Genuinely missing / suspect (flagged, not changed):

• **OI** (OR Immediate) is a real GE primary instruction. APS p.84 ("Type 3 Instructions") enumerates exactly six immediate ops: MVI, CMI, NI, OI, XI, TM ("OI" is OCR'd "01"). gemu/opcodes.h instead has MVI, CMI, NI, CI, XI, TM — i.e. it carries **CI (0x96) where the documented set has OI**, and lacks OI entirely. So CI/0x96 is the suspect member and OI is the genuinely-missing one. The used immediate opcodes are 0x91 TM, 0x92 MVI, 0x94 NI, 0x95 CMI, 0x96 CI, 0x97 XI, leaving **0x93 free** — the likely OI slot, but its byte must be confirmed from the APS/PDS internal-format page before adding (not guessed). OR-Immediate semantics are certain (mem |= K, no CC — the OR analogue of NI).
• This supersedes the open CI-vs-CMI question: the documented immediate compare is CMI; CI/0x96 is not in the APS Type-3 set and is the entry to re-examine.
• **MC vs NC**: APS prints MC in the SS single-length group where gemu has NC (AND characters).

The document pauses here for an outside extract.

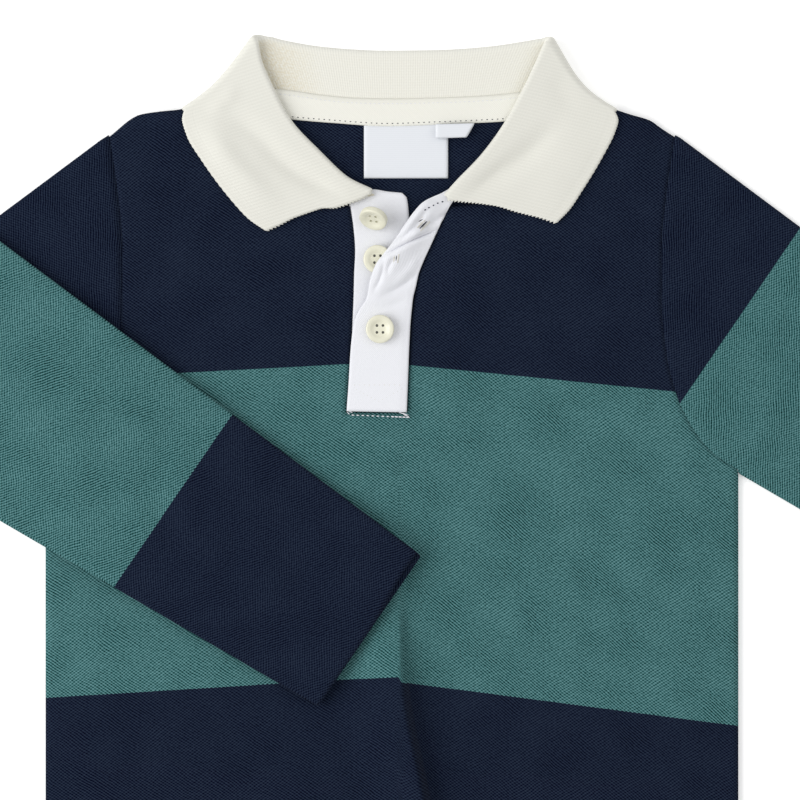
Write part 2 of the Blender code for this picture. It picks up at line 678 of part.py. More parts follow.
def build_neck_label():
    columns, rows = 6, 8

    def place(column, row):
        x = lerp(LABEL_LEFT_X, LABEL_RIGHT_X, column / columns)
        top = read_table(TAPE_LOWER, "x", "y", x) - SEAM_GAP
        y = lerp(LABEL_BOTTOM_Y, top, row / rows)
        return x, y, on_back(x, y, 0)

    cloth_piece("neck_label", columns, rows, place, CLOTH, WOVEN_LABEL)


def build_size_tab():
    """A short strip folded back on itself, its loop to the right."""
    flat, loop = 5, 6
    loop_x = TAB_RIGHT_X - TAB_LOOP_RADIUS - CLOTH / 2

    def place(column, row):
        if column <= flat:
            x, turned = lerp(TAB_LEFT_X, loop_x, column / flat), 0.0
        elif column <= flat + loop:
            turned = (column - flat) / loop * math.pi
            x = loop_x + TAB_LOOP_RADIUS * math.sin(turned)
        else:
            x, turned = lerp(loop_x, TAB_TOP_END_X, (column - flat - loop) / flat), math.pi
        y = TAB_LOW_Y + TAB_WIDTH * row / 2
        bottom = on_back(TAB_LEFT_X, TAB_LOW_Y, 1)
        return x, y, bottom + TAB_LOOP_RADIUS * (1.0 - math.cos(turned))

    cloth_piece("size_tab", 2 * flat + loop, 2, place, CLOTH, WOVEN_LABEL)


def button_cutters():
    """Four pins where the button's thread holes go, as one cutter."""
    pins = bmesh.new()
    for side_x in (-0.5, 0.5):
        for side_y in (-0.5, 0.5):
            made = bmesh.ops.create_cone(
                pins,
                cap_ends=True,
                segments=8,
                radius1=HOLE_RADIUS * MM,
                radius2=HOLE_RADIUS * MM,
                depth=HOLE_CUT_LENGTH * MM,
            )
            move = Vector((side_x * HOLE_SPACING[0], side_y * HOLE_SPACING[1], 0.0)) * MM
            bmesh.ops.translate(pins, verts=made["verts"], vec=move)
    mesh = bpy.data.meshes.new("button_holes")
    pins.to_mesh(mesh)
    pins.free()
    cutter = bpy.data.objects.new("button_holes", mesh)
    cutter.hide_render = True
    cutter.display_type = "WIRE"
    bpy.data.collections["cutters"].objects.link(cutter)
    return cutter


def build_buttons():
    """Four-hole buttons: a sunk middle, a raised round rim and a flat underside."""
    cutter = button_cutters()
    for number, spot in enumerate(BUTTONS, start=1):
        outline = bmesh.new()
        points = [outline.verts.new((x * MM, 0.0, z * MM)) for x, z in BUTTON_PROFILE]
        for first, second in zip(points, points[1:]):
            outline.edges.new((first, second))
        mesh = bpy.data.meshes.new(f"button_{number}")
        outline.to_mesh(mesh)
        outline.free()
        button = new_object(f"button_{number}", mesh, RESIN)
        button.location = Vector((spot.x, spot.y, spot.z)) * MM
        button.rotation_euler = (math.radians(spot.tilt_x), math.radians(spot.tilt_y), 0.0)
        turned = button.modifiers.new("turned", "SCREW")
        turned.steps = BUTTON_STEPS
        turned.render_steps = BUTTON_STEPS
        turned.use_merge_vertices = True
        turned.merge_threshold = 0.01 * MM
        turned.use_smooth_shade = True
        holes = cutter if number == 1 else cutter.copy()
        if number > 1:
            bpy.data.collections["cutters"].objects.link(holes)
        holes.parent = button
        cut = button.modifiers.new("holes", "BOOLEAN")
        cut.operation = "DIFFERENCE"
        cut.object = holes


def main():
    for existing in list(bpy.data.objects):
        bpy.data.objects.remove(existing)
    for name in ("polo_shirt", "cutters"):
        collection = bpy.data.collections.new(name)
        bpy.context.scene.collection.children.link(collection)
    build_back()
    build_front()
    build_sleeve_left()
    build_sleeve_right()
    build_placket_button_side()
    build_placket_buttonhole_side()
    build_collar()
    build_neck_tape()
    build_neck_label()
    build_size_tab()
    build_buttons()


main()
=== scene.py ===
"""Dresses the child's pique polo shirt: knit cloth, rib collar, plackets, sewing and buttons.

Sizes in the code are millimetres and turn to metres where a point is placed.  The shirt lies
on z = 0 with its hem towards -Y, in the same frame as the CAD model.
"""

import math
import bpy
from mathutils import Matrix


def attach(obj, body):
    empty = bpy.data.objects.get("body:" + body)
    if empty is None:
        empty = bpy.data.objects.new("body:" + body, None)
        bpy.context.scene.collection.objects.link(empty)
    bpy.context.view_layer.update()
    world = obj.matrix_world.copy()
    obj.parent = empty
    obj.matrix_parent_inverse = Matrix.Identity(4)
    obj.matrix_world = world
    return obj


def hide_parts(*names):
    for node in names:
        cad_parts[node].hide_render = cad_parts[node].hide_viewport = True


bl_info = {
    "name": "Polo Shirt Dress",
    "version": (1, 0, 0),
    "blender": (4, 5, 0),
    "location": "View3D > Sidebar > Polo Shirt",
    "description": "Cloth, collar, plackets, sewing and buttons of a child's pique polo shirt",
    "category": "Object",
}

from bisect import bisect_right
from collections import namedtuple

import bmesh
import bpy
from bpy.props import FloatProperty, FloatVectorProperty, PointerProperty
from mathutils import Matrix, Vector

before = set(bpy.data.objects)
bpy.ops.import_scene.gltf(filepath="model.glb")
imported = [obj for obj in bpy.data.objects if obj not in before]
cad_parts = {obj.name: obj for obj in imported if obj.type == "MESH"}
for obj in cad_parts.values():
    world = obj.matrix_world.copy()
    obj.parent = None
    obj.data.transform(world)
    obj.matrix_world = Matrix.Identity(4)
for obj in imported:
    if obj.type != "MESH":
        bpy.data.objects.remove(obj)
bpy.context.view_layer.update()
MM = 0.001

# The body and the sleeves, laid flat
BODY_HALF_LENGTH = 180.0
SHOULDER_HALF = 112.8
NECK_POINT_Y = 180.5
NECK_CENTRE_X = 4.0
NECK_LEFT_X = -61.0
NECK_RIGHT_X = 69.2
FRONT_NECK_Y = 134.0
SLOT_BOTTOM_Y = 51.4
SLOT_TOP_LEFT = -16.8
SLOT_TOP_RIGHT = 23.2
HEM_TURN_UP = 18.0
HEM_LAYER = 0.35
SEAM_GAP = 0.3
CLOTH = 1.0
COLLAR_WALL = 1.4
PLACKET_WALL = 1.3
OPEN_EDGE_SHARE = 0.45
CUFF_UNDER = (298.4, -64.8)
CUFF_TOP = (338.4, -6.4)
SLEEVE_EDGE_RADIUS = 0.65
SLEEVE_LOFT = 1.6
SLEEVE_SEAM = 0.05
# The left sleeve turns over at its crease and lies on the front, its cuff corner lifted
CREASE_X = -164.0
FOLD_AXIS_Z = 3.2
FOLD_NEUTRAL_RADIUS = 1.8
SLEEVE_PUFF = 2.2
SLEEVE_RIDE = 0.9
CUFF_LIFT = 3.6
CUFF_RECESS = 1.8

# Heights of the layers, to the middle of each wall
BACK_Z = 0.5
BACK_LEAF_Z = 0.7
LIFT_OVER_BACK_LEAF = 1.8
FRONT_ON_BACK = 1.3
FRONT_LOFT = 0.6
NECK_SIDE_RISE = 1.1
FOLD_AXIS_X = CREASE_X + (FOLD_AXIS_Z - BACK_Z) + CLOTH / 2

# The pleat falls steeply to its foot on the right and rises slowly from the left
PLEAT_DROP_WIDTH = 4.2
PLEAT_RISE_WIDTH = 27.0
PLEAT_FULLNESS = 2.1
PLEAT_FOOT_SHIFT = -0.4

# Stripes: the teal band is knitted in, and its height is the cloth's second coordinate
STRIPE_HEIGHT = 125.0
CUFF_TO_STRIPE = 94.0
BACK_STRIPE_LOW = -54.0
# The band's edges on the front, left and right of the pleat: x, y and slope
BAND_TOP = ((-17.2, 70.8, 0.053), (6.8, 70.4, -0.10))
BAND_LOW = ((2.4, -53.9, 0.0615), (3.1, -56.2, -0.13))
BAND_TURN_WIDTH = 24.0
BAND_STEP_X = 2.4
BAND_STEP_WIDTH = 1.6

# Millimetres of rib from the collar's outer edge to the foot of the stand's own rows
STAND_START = 62.0


def lerp(a, b, share):
    return a + (b - a) * share


def smooth(value):
    """Ease a value from 0 to 1, flat at both ends."""
    value = min(max(value, 0.0), 1.0)
    return value * value * (3.0 - 2.0 * value)


def unit(dx, dy):
    length = math.hypot(dx, dy)
    return dx / length, dy / length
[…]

Likely an OCR N/M misread, but unconfirmed.
• **LOLL** (0x02/0x91) is not in the APS first group (ENS INS LOFF LON NOP2 HLT) — possibly an EDOS/ETOS-only or spurious entry; verify.
• JCC (0x40, gemu) is not named in APS; may correspond to JCR (jump-and- return on condition) or the decimal-deck variant — unconfirmed.
• RDC (0x90, gemu peripheral read) is not an APS primary instruction.

Net: the arithmetic/logical/decimal/register/branch core is faithful; the gaps are (a) gasm's jump-alias naming vs GE canonical names, and (b) a few documented ops not yet in gemu (OI, the return-jump family, NOJ) whose opcode bytes need the APS internal-format pages. Adding them is deferred to avoid guessing opcode values.